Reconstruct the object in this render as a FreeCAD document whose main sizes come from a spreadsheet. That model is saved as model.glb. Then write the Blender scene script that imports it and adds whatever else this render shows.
★ ★ ★
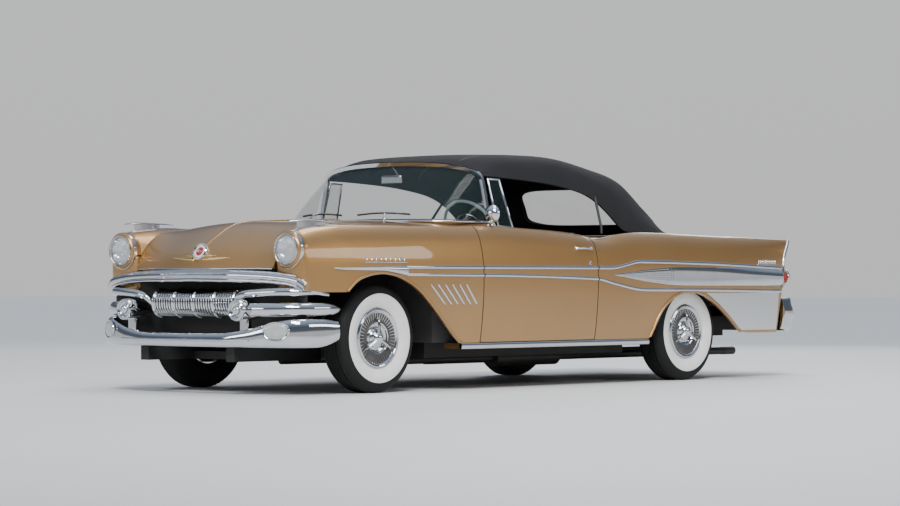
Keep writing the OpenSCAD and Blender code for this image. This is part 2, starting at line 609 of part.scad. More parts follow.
★ ★ ★
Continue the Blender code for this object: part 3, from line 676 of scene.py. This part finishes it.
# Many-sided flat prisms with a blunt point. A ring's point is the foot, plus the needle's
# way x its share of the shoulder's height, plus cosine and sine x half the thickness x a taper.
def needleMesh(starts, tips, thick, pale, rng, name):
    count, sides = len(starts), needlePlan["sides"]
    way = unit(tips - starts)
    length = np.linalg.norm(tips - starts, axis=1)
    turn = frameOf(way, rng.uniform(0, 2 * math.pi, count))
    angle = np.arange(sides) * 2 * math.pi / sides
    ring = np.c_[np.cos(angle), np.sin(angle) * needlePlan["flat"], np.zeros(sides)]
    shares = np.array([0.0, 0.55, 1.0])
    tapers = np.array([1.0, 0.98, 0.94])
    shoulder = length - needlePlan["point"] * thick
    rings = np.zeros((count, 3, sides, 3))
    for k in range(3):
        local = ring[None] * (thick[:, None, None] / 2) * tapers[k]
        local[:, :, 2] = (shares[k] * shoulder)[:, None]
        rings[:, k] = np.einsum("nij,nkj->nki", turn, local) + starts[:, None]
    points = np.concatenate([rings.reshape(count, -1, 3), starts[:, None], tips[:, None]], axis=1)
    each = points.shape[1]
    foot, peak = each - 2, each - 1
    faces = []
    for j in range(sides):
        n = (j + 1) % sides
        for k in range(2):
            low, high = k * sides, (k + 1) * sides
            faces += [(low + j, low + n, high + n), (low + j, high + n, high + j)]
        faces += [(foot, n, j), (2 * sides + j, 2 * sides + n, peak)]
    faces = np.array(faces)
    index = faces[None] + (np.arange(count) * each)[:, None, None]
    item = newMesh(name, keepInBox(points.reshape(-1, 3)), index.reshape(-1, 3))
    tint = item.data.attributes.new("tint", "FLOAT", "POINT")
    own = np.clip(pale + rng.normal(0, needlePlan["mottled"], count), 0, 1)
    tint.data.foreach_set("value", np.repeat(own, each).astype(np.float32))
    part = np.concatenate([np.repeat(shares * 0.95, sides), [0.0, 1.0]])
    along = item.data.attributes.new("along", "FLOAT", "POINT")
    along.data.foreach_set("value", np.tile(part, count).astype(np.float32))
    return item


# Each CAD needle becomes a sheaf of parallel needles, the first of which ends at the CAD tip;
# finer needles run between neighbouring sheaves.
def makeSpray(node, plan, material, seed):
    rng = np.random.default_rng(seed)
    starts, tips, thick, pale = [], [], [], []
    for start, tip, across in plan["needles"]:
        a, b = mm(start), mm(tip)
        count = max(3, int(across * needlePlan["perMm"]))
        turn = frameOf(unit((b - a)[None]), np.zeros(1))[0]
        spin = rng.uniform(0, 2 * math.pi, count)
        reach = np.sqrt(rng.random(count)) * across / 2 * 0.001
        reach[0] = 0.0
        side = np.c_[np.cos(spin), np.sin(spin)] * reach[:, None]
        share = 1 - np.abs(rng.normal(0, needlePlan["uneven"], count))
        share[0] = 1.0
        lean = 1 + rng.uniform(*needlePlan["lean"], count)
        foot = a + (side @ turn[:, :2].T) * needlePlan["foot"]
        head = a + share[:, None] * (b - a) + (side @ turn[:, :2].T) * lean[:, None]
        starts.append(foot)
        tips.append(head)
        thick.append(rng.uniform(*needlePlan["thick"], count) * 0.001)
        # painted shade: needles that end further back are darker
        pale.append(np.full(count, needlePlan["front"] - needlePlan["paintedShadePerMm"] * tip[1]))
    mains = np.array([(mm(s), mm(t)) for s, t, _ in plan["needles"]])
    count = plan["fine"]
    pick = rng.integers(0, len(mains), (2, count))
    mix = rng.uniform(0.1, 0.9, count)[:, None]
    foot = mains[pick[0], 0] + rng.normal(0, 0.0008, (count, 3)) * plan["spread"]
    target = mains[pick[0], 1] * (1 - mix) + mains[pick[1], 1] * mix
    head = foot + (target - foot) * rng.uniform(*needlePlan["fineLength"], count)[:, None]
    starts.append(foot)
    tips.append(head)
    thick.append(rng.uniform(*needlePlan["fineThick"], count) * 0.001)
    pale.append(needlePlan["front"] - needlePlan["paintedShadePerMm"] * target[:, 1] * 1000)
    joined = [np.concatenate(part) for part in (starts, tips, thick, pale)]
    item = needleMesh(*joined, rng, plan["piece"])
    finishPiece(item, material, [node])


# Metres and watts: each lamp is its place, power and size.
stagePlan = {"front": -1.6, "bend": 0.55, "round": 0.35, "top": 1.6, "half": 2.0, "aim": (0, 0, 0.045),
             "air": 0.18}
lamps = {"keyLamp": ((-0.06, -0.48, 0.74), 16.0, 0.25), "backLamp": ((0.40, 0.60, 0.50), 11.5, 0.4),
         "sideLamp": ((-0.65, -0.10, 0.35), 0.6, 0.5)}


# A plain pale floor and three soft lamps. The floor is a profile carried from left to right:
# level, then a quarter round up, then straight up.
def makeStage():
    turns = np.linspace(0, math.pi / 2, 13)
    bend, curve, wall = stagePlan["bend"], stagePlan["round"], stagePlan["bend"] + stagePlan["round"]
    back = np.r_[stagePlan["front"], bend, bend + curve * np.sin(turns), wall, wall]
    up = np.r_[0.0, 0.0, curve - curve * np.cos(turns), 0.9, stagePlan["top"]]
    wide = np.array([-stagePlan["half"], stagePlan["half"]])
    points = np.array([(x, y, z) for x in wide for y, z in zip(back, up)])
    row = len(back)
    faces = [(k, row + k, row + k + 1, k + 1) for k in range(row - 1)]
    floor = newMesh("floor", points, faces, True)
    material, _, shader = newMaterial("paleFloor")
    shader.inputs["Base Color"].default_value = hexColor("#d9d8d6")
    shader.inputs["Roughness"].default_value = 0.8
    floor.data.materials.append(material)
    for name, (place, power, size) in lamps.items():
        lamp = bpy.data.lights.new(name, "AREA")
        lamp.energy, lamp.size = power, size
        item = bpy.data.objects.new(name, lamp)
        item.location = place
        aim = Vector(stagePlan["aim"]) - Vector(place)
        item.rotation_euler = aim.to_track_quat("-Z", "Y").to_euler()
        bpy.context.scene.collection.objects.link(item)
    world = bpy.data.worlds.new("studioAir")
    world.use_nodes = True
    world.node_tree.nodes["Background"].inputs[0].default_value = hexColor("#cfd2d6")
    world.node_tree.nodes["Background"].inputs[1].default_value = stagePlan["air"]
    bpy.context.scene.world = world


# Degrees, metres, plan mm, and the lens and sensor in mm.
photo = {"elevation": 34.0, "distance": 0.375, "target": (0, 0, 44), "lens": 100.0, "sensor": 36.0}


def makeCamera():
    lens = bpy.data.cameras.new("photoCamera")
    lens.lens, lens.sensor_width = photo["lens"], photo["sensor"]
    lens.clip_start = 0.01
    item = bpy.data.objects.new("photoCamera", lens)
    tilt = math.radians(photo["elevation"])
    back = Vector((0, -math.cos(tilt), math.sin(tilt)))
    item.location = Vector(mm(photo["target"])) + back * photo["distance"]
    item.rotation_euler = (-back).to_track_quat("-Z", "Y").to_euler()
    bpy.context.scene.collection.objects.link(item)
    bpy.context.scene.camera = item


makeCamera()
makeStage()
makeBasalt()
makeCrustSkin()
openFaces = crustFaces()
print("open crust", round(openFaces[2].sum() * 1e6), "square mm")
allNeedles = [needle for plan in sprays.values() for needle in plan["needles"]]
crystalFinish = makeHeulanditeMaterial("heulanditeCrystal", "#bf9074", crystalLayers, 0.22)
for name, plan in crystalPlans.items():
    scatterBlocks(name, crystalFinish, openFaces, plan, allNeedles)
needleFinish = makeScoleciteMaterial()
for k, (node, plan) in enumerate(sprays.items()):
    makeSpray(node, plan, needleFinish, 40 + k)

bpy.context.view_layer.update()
★ ★ ★
**Work to complete**.
Copy out every line of the listing that includes the string "code".

**Correct response**.
Keep writing the OpenSCAD and Blender code for this image. This is part 2, starting at line 609 of part.scad. More parts follow.
Continue the Blender code for this object: part 3, from line 676 of scene.py. This part finishes it.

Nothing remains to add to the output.